I have been trying to keep this old dusty lj updated, but every time I try to write stuff, I freeze up. Life has gotten so complicated and gritty. I am at the bottom of my settlement money, I did A LOT of productive stuff with it, I paid off my car and I bought my step daughter her first car (her mom is absent from our lives, she is my kid as much or as little as she wants to be), I went on that vacation and I updated ALL of the furniture in our house and bought myself a new desktop computer. It's got a 27 inch screen, my laptop feels like a smartphone now.

I work at a 24 hour gym as their cleaner. This is a job I never thought I would enjoy, but here I am, actually kind of liking it! Of course I don't love cleaning shitty toilets or the body pain, but I like how this work is helping me get back in shape and being a cleaner is a  "helper" position and I really do enjoy being a helper. I think fitness is important, and I know that there are lots of people who would use any little excuse to not go to the gym, which includes "the gym was dirty/dusty". I get random compliments all the time, not about me but about my work. Folks come up to me and tell me how clean everything is and they think I'm doing such a good job. I have never been a professional cleaner, so it feels nice to be recognized for my work.

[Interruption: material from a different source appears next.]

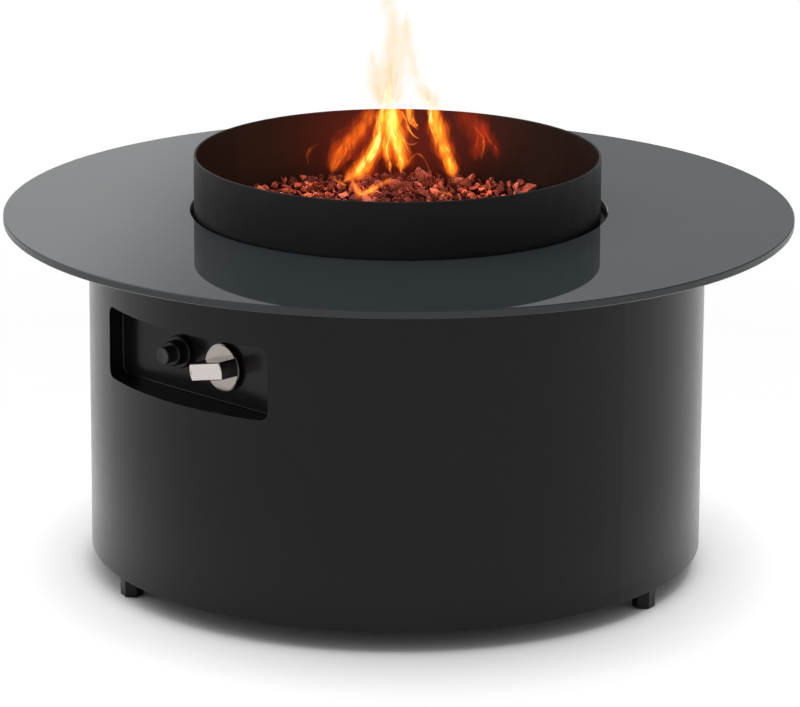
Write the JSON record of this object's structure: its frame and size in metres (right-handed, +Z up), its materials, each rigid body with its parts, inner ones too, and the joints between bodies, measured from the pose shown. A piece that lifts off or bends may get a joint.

So that's been my life so far this year. I don't ever want to hear anyone say "money does not buy happiness" ever again because getting that settlement check was literally the best moment of my life. Yeah, my husband is still dead. Yes, I still have CPTSD. But having money is like "life lubricant", shit just works better when you have it even if other stuff is kind of broken.

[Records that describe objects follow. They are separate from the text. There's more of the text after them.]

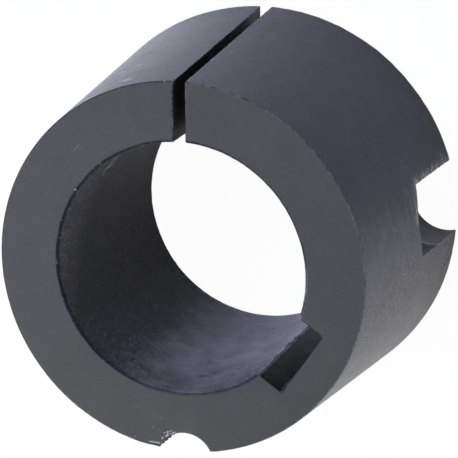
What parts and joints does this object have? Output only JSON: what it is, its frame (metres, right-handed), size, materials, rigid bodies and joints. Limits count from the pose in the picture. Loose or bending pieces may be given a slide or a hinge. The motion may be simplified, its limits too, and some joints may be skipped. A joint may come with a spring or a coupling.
{
  "type": "split taper bush",
  "caption": "Split tapered ring that grips a keyed shaft when it is drawn into a matching tapered hub, with half-holes for its screws along the outside.",
  "frame": {"origin": "on the bore's axis, in the plane of the large end", "axes": "+Z along the bore from the large end to the small end, +Y through the middle of the slit"},
  "size_m": [0.057, 0.0569, 0.0381],
  "materials": {
    "phosphated_iron": "machined and phosphated, dark satin grey, thin bright edges"
  },
  "bodies": {
    "root": {"taper_bush": "phosphated_iron"}
  },
  "joints": []
}
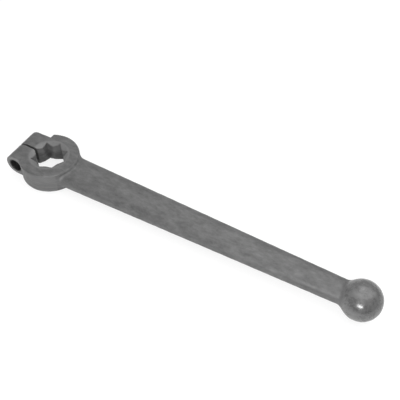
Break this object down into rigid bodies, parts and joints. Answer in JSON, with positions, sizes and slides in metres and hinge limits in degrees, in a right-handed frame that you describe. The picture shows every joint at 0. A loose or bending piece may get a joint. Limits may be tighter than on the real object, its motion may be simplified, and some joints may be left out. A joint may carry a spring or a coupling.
{
  "type": "valve hand lever",
  "caption": "Straight hand lever with a split clamp hub, a star-shaped stem socket, a cross hole for a clamp bolt, a tapered oval arm and a ball end.",
  "frame": {"origin": "on the valve stem's axis, half way up the hub", "axes": "+Z along the stem's axis, +X along the arm to the ball, +Y along the clamp bolt's hole"},
  "size_m": [0.3352, 0.052, 0.032],
  "materials": {
    "forging": "satin dark grey skin, as forged and blasted"
  },
  "bodies": {
    "root": {"lever": "forging"}
  },
  "joints": []
}
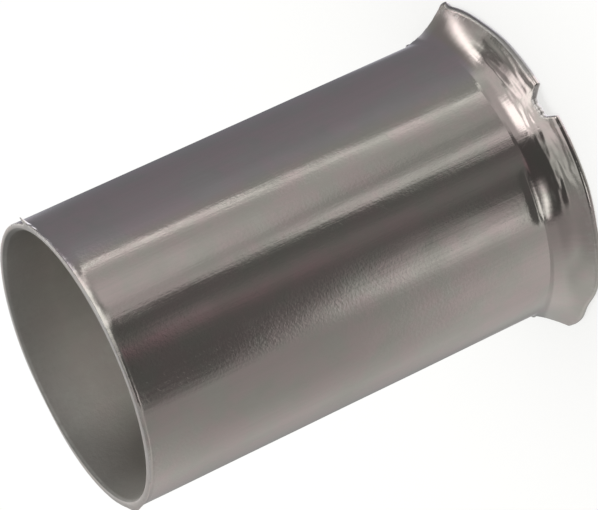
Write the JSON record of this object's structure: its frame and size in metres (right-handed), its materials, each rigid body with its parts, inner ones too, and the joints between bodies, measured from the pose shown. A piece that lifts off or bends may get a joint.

PS, I'm the mother of a 16 year old. What the fuck has happened to all those years? I turned 40 this year, is it really 2024? My son talks to me like I am a human, my son talks to me with his problems, my son asks me for advice and asks me about how things were when I was his age. I never had that with my own mom and I have to work VERY HARD to not cry (happy tears) when he opens up to me because I am so fucking proud of both of us for how far we have come.